Middlebury’s ISSS office helps students pay for SEVIS (Student and Exchange Visitor Program) application fees, a preliminary step in applying for a student visa. ISSS also runs programming during orientation week to help new students become accustomed to the United States. They also assist students in obtaining summer and post-graduation work permits and continue to follow up with students years after graduation. Additionally, President Baucom's 10-year plan included the “Define Global Mission and Strategy” working group, which discussed how to support these students.

Still, the opacity of the Trump administration’s recent restrictions seems to have left the college administration and ISSS at a loss for ways to meaningfully defend its enrolled students against encroachments on their opportunity in this country. We ask the administration directly: Why have you not opened a forum for international students to come together to seek support? Why is it business as usual, as their whole lives have been upended? 

We reflected on the obligation of friends to carry their immigration documentation with them at all times. We discussed that, for 13% of this campus, a trip to Montreal (considered an extension of campus on some weekends) is quite simply impossible. 

While the liberal arts encourage students to choose majors based on their individual interests, many visas make it easier to stay in the U.S. if their course of study aligns with specific career paths. Non-STEM (Science, Technology, Engineering, and Mathematics) degrees allow students to stay in the United States for just one year after graduation. This limits the flexibility with which international students can comfortably explore their true range of academic interests. 

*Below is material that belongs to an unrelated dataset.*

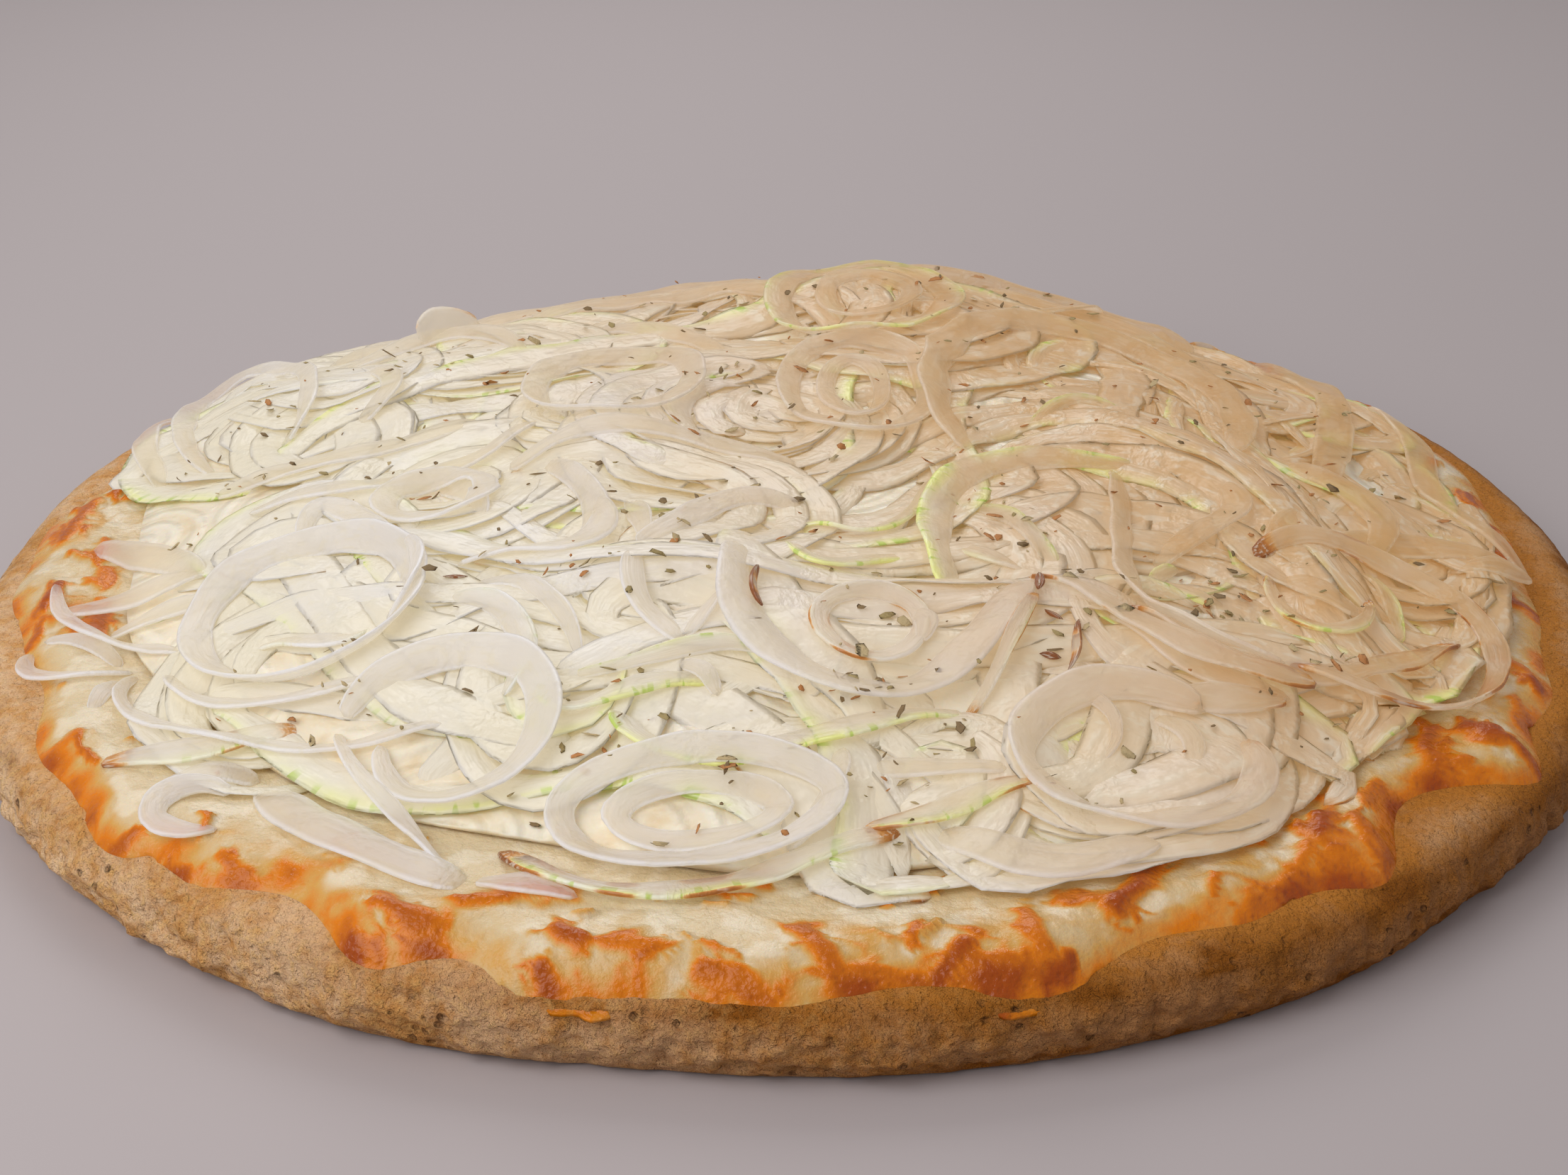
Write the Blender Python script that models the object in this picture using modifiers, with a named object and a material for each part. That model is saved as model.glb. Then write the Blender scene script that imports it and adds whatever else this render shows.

Majors such as International Politics and Economics (IP&E), which require students to study abroad, are no longer viable options because leaving the U.S. might mean they cannot return. The Board did comment that, in this regard, the college has an advantage: Economics is considered a STEM degree at Middlebury, allowing econ majors to remain in the United States for up to 3 years if employed in a STEM-related field. 

What can we do? To our domestic peers, we encourage you to empathize. Simply taking an extra moment to ask how someone is really doing, if they need help running an errand or refraining from asking if they are going home for break can help make friends on visas feel a little bit less alone as they are being told from the top down that their presence is not wanted in this country. 

While the demands of the Middlebury curriculum can certainly feel like a burden at times for domestic students, for international counterparts, this workload is only one component of a web of often more tangible stressors.

Trump’s student visa bans are hurting America’s reputation as a center for global learning. We do not expect the college to reverse these bans. Instead, we want the college to reaffirm its commitment to the global community. Middlebury students study abroad, participate in short courses, and vacation in countries on the student visa ban list. Just one example, Middlebury students can study abroad in Tanzania. Tanzania is on the student visa ban list: Tanzanians at Middlebury cannot return home. 

Middlebury College consistently positions itself as an internationally oriented, globally connected institution. Now more than ever, as students, we must cultivate empathy and consideration for each other. We speak the languages of our international peers, attend their cultural events, and learn about the politics and histories of their countries. This is not a partisan issue; these are our friends and classmates.